Zur Beauftragung von Mäckler Architekten für das Gestaltungshandbuch Molkenmarkt
Dieser Tage wurde bekannt, dass das Land Berlin Christoph Mäckler Architekten Frankfurt Main mit der Erstellung des Gestaltungshandbuchs Molkenmarkt beauftragt hat. Damit hat Senatsbaudirektorin Petra Kahlfeldt endgültig das Ergebnis des Wettbewerbsverfahren der Jahre 2021/ 2022 ausgehebelt.
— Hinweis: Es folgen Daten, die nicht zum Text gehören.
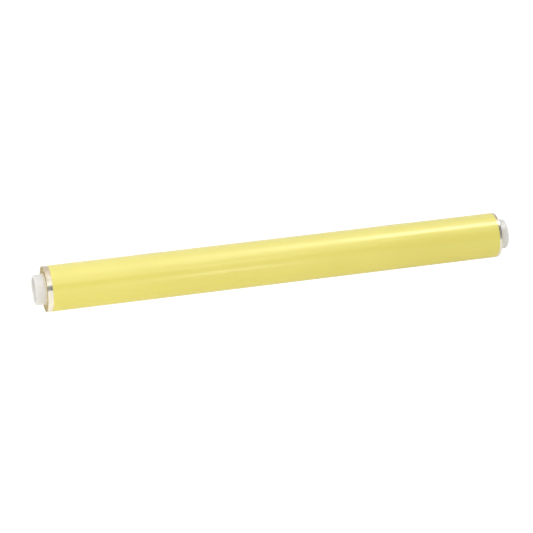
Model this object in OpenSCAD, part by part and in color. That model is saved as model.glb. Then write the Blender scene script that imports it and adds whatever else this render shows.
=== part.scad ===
// Roll of sign vinyl: one long strip of vinyl on its clear release liner, wound on a
// paperboard core that carries a removable plastic plug in each end.
// X runs along the roll, Z is up, and the origin is on the roll's axis at mid-width.

/* [Web] */
// Width of the clear release liner, which is the width of the roll
liner_w = 313; // [200:1:600]
// Bare liner showing beside the vinyl at the left end
left_margin = 3.5; // [1:0.1:10]
// Bare liner showing beside the vinyl at the right end
right_margin = 1.7; // [1:0.1:10]
// Thickness of the liner
liner_t = 0.105; // [0.08:0.005:0.15]
// Thickness of the vinyl with its adhesive
vinyl_t = 0.075; // [0.05:0.005:0.12]
// Turns wound on the core, in eighths
turns = 22.375; // [8:0.125:40]

/* [Core] */
// Outside diameter of the core
core_od = 21; // [18:0.5:30]
// Wall of the core
core_wall = 2.5; // [1.5:0.1:3]
// How far the core stands out of the web at each end
core_proud = 0.6; // [0.5:0.1:3]

/* [End plugs] */
// Diameter of the head that shows at each end
plug_d = 19.8; // [18.6:0.1:20]
// Length of that head
plug_head = 6.1; // [3:0.1:12]
// Length of the spigot inside the core
plug_spigot = 22; // [10:1:40]
// Bore through the plug for a spindle
spindle_d = 12; // [8:0.5:12.5]

/* [Free end] */
// Where the free end of the web stops, in degrees from the back of the roll towards its top
tail_end = 37.5; // [0:7.5:60]
// How much of the last turn lifts as the free end, in degrees
tail_sweep = 75; // [30:7.5:90]
// Width of each tape tab that holds the free end down
tab_w = 19; // [10:1:40]
// Distance between the two tabs' centres
tab_spacing = 170; // [60:1:180]

/* [Hidden] */
$fn = 96;

// The web is laid out in flat steps, and every turn has its corners at the same angles, so
// that the turns nest without touching.
step = 7.5;
layer_gap = 0.01;
liner_at = 0;
vinyl_at = liner_t + layer_gap;
pitch = liner_t + vinyl_t + 2 * layer_gap;

core_r = core_od / 2;
core_bore_r = core_r - core_wall;
core_len = liner_w + 2 * core_proud;

// The tape's inner corners stand off the round core so that its flats clear it
tape_t = 0.05;
tape_arc = 67.5;
tape_end_gap = 6;
tape_r = core_r / cos(step / 2) + layer_gap;

web_start_r = tape_r + tape_t + layer_gap;
web_start = tail_end - 360 * turns;
tail_start = tail_end - tail_sweep;
hinge_gap = 0.15;
vinyl_left = -liner_w / 2 + left_margin;
vinyl_right = liner_w / 2 - right_margin;

tab_t = 0.06;
tab_on_tail = 37.5;
tab_on_roll = 30;
tab_step_down = 2;

plug_r = plug_d / 2;
head_round = 0.3;
head_relief = 0.3;
recess_wall = 1.2;
recess_floor = 0.9;
rim_chamfer = 0.3;
rib_count = 8;
rib_w = 1.2;
rib_clearance = 0.02;
rib_depth = 0.23;
rib_run_out = 2.5;
lead_in = 1;
dog_count = 4;
dog_w = 1.4;
dog_h = 1.5;
dog_inner_gap = 0.3;

// Radius of the web's inner face at an angle along the spiral
function web_r(angle) = web_start_r + pitch * (angle - web_start) / 360;

// A point of a layer that lies the height h above that face
function on_web(angle, h) = (web_r(angle) + h) * [cos(angle), sin(angle)];

// The flat steps' corners from one angle to another, both ends included
function corners(from, to) =
    [from, each [for (a = [ceil(from / step + 0.01) * step : step : to - 0.01]) a], to];

// Turns a shape drawn on the XY plane so that it is extruded along X
module along_x() {
    rotate([90, 0, 90]) children();
}

// One layer of the web between two angles, from x_low to x_high
module layer(from, to, h, thickness, x_low, x_high) {
    stops = corners(from, to);
    outside = [for (a = stops) on_web(a, h + thickness)];
    inside = [for (i = [len(stops) - 1 : -1 : 0]) on_web(stops[i], h)];
    translate([x_low, 0, 0])
        along_x()
            linear_extrude(height = x_high - x_low)
                polygon(concat(outside, inside));
}

module liner_layer(from, to) {
    layer(from, to, liner_at, liner_t, -liner_w / 2, liner_w / 2);
}

module vinyl_layer(from, to) {
    layer(from, to, vinyl_at, vinyl_t, vinyl_left, vinyl_right);
}

// Paperboard tube that the web is wound on
module core_tube() {
    color("wheat")
        translate([-core_len / 2, 0, 0])
            along_x()
                difference() {
                    cylinder(h = core_len, r = core_r);
                    translate([0, 0, -1]) cylinder(h = core_len + 2, r = core_bore_r);
                }
}

// Double-sided tape along the core, under the start of the liner
module core_start_tape() {
    stops = corners(web_start, web_start + tape_arc);
    outside = [for (a = stops) (tape_r + tape_t) * [cos(a), sin(a)]];
    inside = [for (i = [len(stops) - 1 : -1 : 0]) tape_r * [cos(stops[i]), sin(stops[i])]];
    color("whitesmoke")
        translate([-liner_w / 2 + tape_end_gap, 0, 0])
            along_x()
                linear_extrude(height = liner_w - 2 * tape_end_gap)
                    polygon(concat(outside, inside));
}

// Every turn of the liner but the free end
module liner_web() {
    color("lightgray") liner_layer(web_start, tail_start);
}

// Every turn of the vinyl but the free end
module vinyl_web() {
    color("khaki") vinyl_layer(web_start, tail_start);
}

// The small gap before the free end, as an angle
function hinge_angle() = hinge_gap / web_r(tail_start) * 180 / PI;

module liner_tail() {
    color("lightgray") liner_layer(tail_start + hinge_angle(), tail_end);
}

module vinyl_tail() {
    color("khaki") vinyl_layer(tail_start + hinge_angle(), tail_end);
}

// Tape tab centred at x: it lies on the free end, steps down over its edge and lies on the
// turn below
module tail_tab(x) {
    on_tail = vinyl_at + vinyl_t + layer_gap;
    on_roll = on_tail - pitch;
    stops = corners(tail_end - tab_on_tail, tail_end);
    past = corners(tail_end + tab_step_down, tail_end + tab_on_roll);
    outside = concat([for (a = stops) on_web(a, on_tail + tab_t)],
                     [for (a = past) on_web(a, on_roll + tab_t)]);
    inside = concat([for (i = [len(past) - 1 : -1 : 0]) on_web(past[i], on_roll)],
                    [for (i = [len(stops) - 1 : -1 : 0]) on_web(stops[i], on_tail)]);
    color("white")
        translate([x - tab_w / 2, 0, 0])
            along_x()
                linear_extrude(height = tab_w)
                    polygon(concat(outside, inside));
}

module left_tail_tab() {
    tail_tab(-tab_spacing / 2);
}

module right_tail_tab() {
    tail_tab(tab_spacing / 2);
}

// Outline of a plug, turned about Z: the head is above Z = 0 and the spigot below it
module plug_outline() {
    spigot_r = core_bore_r - rib_clearance - rib_depth;
    bore_r = spindle_d / 2;
    recess_r = plug_r - recess_wall;
    rounding = [for (a = [0 : 15 : 90])
        [plug_r - head_round + head_round * cos(a), plug_head - head_round + head_round * sin(a)]];
    polygon(concat(
        [[bore_r, -plug_spigot], [spigot_r - lead_in / 2, -plug_spigot],
         [spigot_r, -plug_spigot + lead_in], [spigot_r, 0], [plug_r - head_relief, 0],
         [plug_r, head_relief]],
        rounding,
        [[recess_r + rim_chamfer, plug_head], [recess_r, plug_head - rim_chamfer],
         [recess_r, recess_floor], [bore_r, recess_floor]]));
}

// Ribs along the spigot that grip the core
module grip_ribs() {
    rib_r = core_bore_r - rib_clearance;
    intersection() {
        for (i = [0 : rib_count - 1])
            rotate([0, 0, (i + 0.5) * 360 / rib_count])
                translate([rib_r - 2 * rib_depth - 0.5, -rib_w / 2, -plug_spigot + rib_run_out])
                    cube([2 * rib_depth + 1, rib_w, plug_spigot - rib_run_out]);
        translate([0, 0, -plug_spigot]) cylinder(h = plug_spigot, r = rib_r);
    }
}

// Short dogs in the recess, by which a driving flange turns the roll
module drive_dogs() {
    recess_r = plug_r - recess_wall;
    inner_r = spindle_d / 2 + dog_inner_gap;
    for (i = [0 : dog_count - 1])
        rotate([0, 0, i * 360 / dog_count])
            translate([inner_r, -dog_w / 2, recess_floor - 0.1])
                cube([recess_r + 0.5 - inner_r, dog_w, dog_h + 0.1]);
}

module end_plug() {
    color("ghostwhite")
        translate([core_len / 2, 0, 0])
            along_x()
                union() {
                    rotate_extrude() plug_outline();
                    grip_ribs();
                    drive_dogs();
                }
}

module right_end_plug() {
    end_plug();
}

module left_end_plug() {
    mirror([1, 0, 0]) end_plug();
}

core_tube();
core_start_tape();
liner_web();
vinyl_web();
liner_tail();
vinyl_tail();
left_tail_tab();
right_tail_tab();
left_end_plug();
right_end_plug();
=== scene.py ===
"""A roll of sign vinyl: the wound web, its free end, the core and the two end plugs.

Lengths are in metres, in the CAD frame: X runs along the roll, Z is up, and the origin is on
the roll's axis. Angles round the roll are in degrees, from its back (+Y) towards its top (+Z).
"""

import math
from collections import namedtuple

import bpy
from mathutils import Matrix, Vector, noise


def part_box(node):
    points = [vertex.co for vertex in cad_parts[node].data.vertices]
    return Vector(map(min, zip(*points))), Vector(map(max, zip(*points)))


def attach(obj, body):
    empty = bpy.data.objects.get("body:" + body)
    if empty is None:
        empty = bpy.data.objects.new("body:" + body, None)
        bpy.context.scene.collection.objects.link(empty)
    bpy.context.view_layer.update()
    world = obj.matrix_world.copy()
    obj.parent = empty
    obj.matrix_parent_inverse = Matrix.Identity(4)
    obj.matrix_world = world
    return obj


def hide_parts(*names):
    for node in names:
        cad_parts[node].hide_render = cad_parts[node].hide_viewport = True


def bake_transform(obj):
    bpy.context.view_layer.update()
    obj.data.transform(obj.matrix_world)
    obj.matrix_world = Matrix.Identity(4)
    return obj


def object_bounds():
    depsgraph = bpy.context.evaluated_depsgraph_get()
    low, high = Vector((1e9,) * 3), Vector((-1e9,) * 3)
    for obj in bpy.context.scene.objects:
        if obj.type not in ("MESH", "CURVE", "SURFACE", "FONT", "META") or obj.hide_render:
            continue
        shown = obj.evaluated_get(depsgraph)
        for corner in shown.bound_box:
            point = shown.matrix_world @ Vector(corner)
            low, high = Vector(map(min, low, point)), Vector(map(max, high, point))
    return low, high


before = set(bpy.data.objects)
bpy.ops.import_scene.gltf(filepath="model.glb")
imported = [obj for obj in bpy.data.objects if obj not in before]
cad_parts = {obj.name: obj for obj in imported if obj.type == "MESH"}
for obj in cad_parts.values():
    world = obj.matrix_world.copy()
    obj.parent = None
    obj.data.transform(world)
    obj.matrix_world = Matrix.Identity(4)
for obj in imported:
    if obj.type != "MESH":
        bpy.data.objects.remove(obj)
cad_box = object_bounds()

MM = 0.001

# The web, wound by the same rule as in the CAD source
LINER_T = 0.105 * MM
VINYL_T = 0.075 * MM
LAYER_GAP = 0.01 * MM
PITCH = LINER_T + VINYL_T + 2 * LAYER_GAP
LINER_AT = 0
VINYL_AT = LINER_T + LAYER_GAP
WEB_START_R = 10.5925 * MM
TURNS = 22.375
TAIL_END = 37.5
TAIL_SWEEP = 75.0
WEB_START = TAIL_END - 360 * TURNS
TAIL_START = TAIL_END - TAIL_SWEEP
HINGE_GAP = 0.15 * MM

# Where the liner and the vinyl end along X
LINER_LEFT, LINER_RIGHT = (p.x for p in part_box("liner_web"))
VINYL_LEFT, VINYL_RIGHT = (p.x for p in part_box("vinyl_web"))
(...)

Zunächst hatte die im Sommer 2022 frisch berufene Senatsbaudirektorin auf der letzten Preisgerichtssitzung gegen die mehrheitliche Auffassung der Jury verhindert, dass OS arkitekter mit czyborra klingbeil architekturwerkstatt mit dem ersten Preis prämiert wurde. Abweichend vom Auslobungstext wurde kein klarer Sieger benannt, der üblicherweise mit der weiteren Bearbeitung beauftragt worden wäre. Stattdessen wurde mit Mäckler Architekten jetzt ein Büro ausgewählt, welches bereits vor Beginn der zweiten Wettbewerbsphase ausgeschieden war. Der städtebauliche Entwurf entsprach in der Verwendung vermeintlich historischer Raumbilder den ästhetischen Vorlieben der Senatsbaudirektorin, wies jedoch nach Einschätzung der Mehrheit der Jury eine Reihe funktionaler Mängel auf: Zu enge Innenhöfe, kleinteilige, nur eingeschränkt nutzbare Erdgeschosse, fehlendes Stadtgrün, nicht überzeugende Straßenräume, ungenügendes Mobilitätskonzept etc. (siehe Jurybegründung vom 29./30.11.2021).
Entwurf von Mäckler Architekten für den Molkenmarkt
Bild: Hans-Joachim Wuthenow / Senatsverwaltung für Stadtentwicklung, Bauen und Wohnen
Es befremdet, wenn die Senatsverwaltung das Büro für seine angebliche Expertise in kostenbewusstem, sozialem und ökologischem Wohnbau anpreist. Fakt ist, dass Christoph Mäckler als Leiter des Gestaltungsbeirats das Gesicht der Frankfurter Neuen Altstadt mitbestimmt hat. Statt der dort ursprünglich veranschlagten Kosten von 106 Millionen € kostete das Projekt am Ende 272 Millionen Euro. Angesichts der prekären Haushaltslage des Landes Berlin, dem dringenden Bedarf an leistbarem Wohnbau und der notwendigen Klimaanpassung der Stadt setzt der Berliner Senat falsche Prioritäten und opfert damit die Zukunftsfähigkeit Berlins für die bildhafte Reproduktion historischer Straßenansichten.
Besorgnis erregt dieses Vorgehen vor dem Hintergrund einer Deregulierung andernorts. Mit dem neuen § 246e BauGB setzt die Ampel-Regierung auf der Bundesebene eine Deregulierung des Bauwesens durch, die einer qualitätsvollen Stadtentwicklung den Boden entzieht. Während so für den Massenwohnungsbau Projekte ohne Beteilung und Umweltschutzbelange beschleunigt werden sollen, werden exquisite Innenstadtlagen, die nach Vorstellung von Kahlfelds Mitstreitern Wohlhabenden vorbehalten werden sollen, mit größter Akribie geplant. Petra Kahlfeldt hat mit ihren Interventionen am Molkenmarkt die Neubebauung schon um Jahre verzögert, was angesichts des akuten Mangels an bezahlbarem Wohn- und Atelierraum unverantwortlich ist.
Wir fordern die Rückkehr zu einer transparenten und verlässlichen Planungskultur in Berlin, die auf Basis der 2020/2021 erarbeiteten „8 Leitlinien für den Molkenmarkt“ agiert und eine zukunftsorientierte, klimagerechte und soziale Stadtentwicklungspolitik am Molkenmarkt anstrebt. Dafür braucht es verlässliche Planungs- und Genehmigungsverfahren für lebenswerte Stadtquartiere mit viel Grün und bezahlbaren Wohn- und Kulturräumen.